Hard to weave and wind around in the city. Hard to rove. Is it because we’re watched? Eyed?

The woods are freeing. I remember trekking rude trails, spectator to nature. Once I saw a deer path off the trail, off the path. I could take it make it mine and leave this viewing seat behind. I went somewhere I’d never been before, where no one was or would be. There was this one tree, uprooted. Scraggly and dirty, but in the roots was packed mud and in the mud were little white quartz stones jaggedly sticking bright out.

No one came here. I could waste time here. Spend my idle time sitting in the middle of somewhere without being in the way. Without being in some spotlight of someone’s eyes. Can be nude in the sun dappled woods. Nothing really minds.

In the woods the mind unwinds. The sun shrine shines through dappled eyes. Electric green on striding trees. Shiver sounds collecting beneath the canopy stretching.
Swaying and shackled the tower trees are easy with little finger-tapping leaves on the windy breezy.
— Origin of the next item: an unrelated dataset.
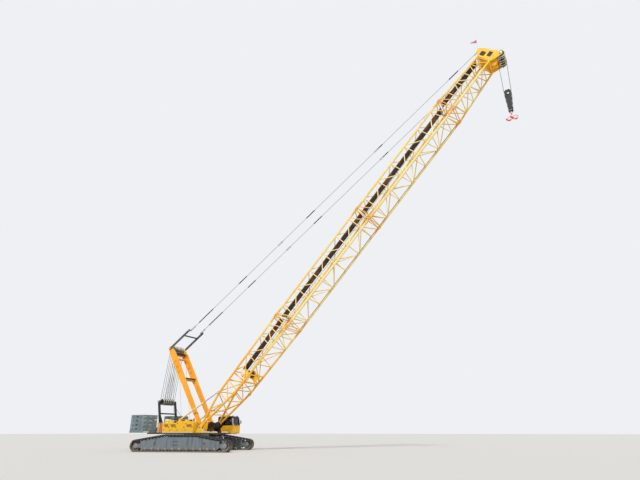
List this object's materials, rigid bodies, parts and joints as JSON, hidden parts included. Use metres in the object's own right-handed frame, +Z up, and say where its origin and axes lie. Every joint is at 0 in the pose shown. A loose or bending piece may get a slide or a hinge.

You can get lost. The woods are deep. They can be a maze, a long deep crazy maze, where you weave your own way. A labyrinth of the lost. Made by the lost. Get lost in here. Let the mind spiral wide touching everything. Let the woods direct your thought, let it fill your mind. Get lost in the wide moment, spiraling thought in the moment. You’re lost. You’re only lost in a maze if you’re in the maze. If make your own way, take the path your on and claim it.  Grab fate by the thorny horns. Grab it by the balls, the bush, the bundle.

Can sing in here. The whole silence sounds like music. Little nature sighing songs. Can breathe in here. Heart beats in here. It feels uncontained and nothing’s strained. It’s energetic and bright and exciting to be surrounded by such silent strange life. Touch each trunk, feel the quiet spirits. There’s such secret life in here, solemn secret life that pulses together. The woods let your mind wander as you wander but easily it can be called back at a moment. Your mind can wander in a moment in here.

There’s deer in here. We’re in here.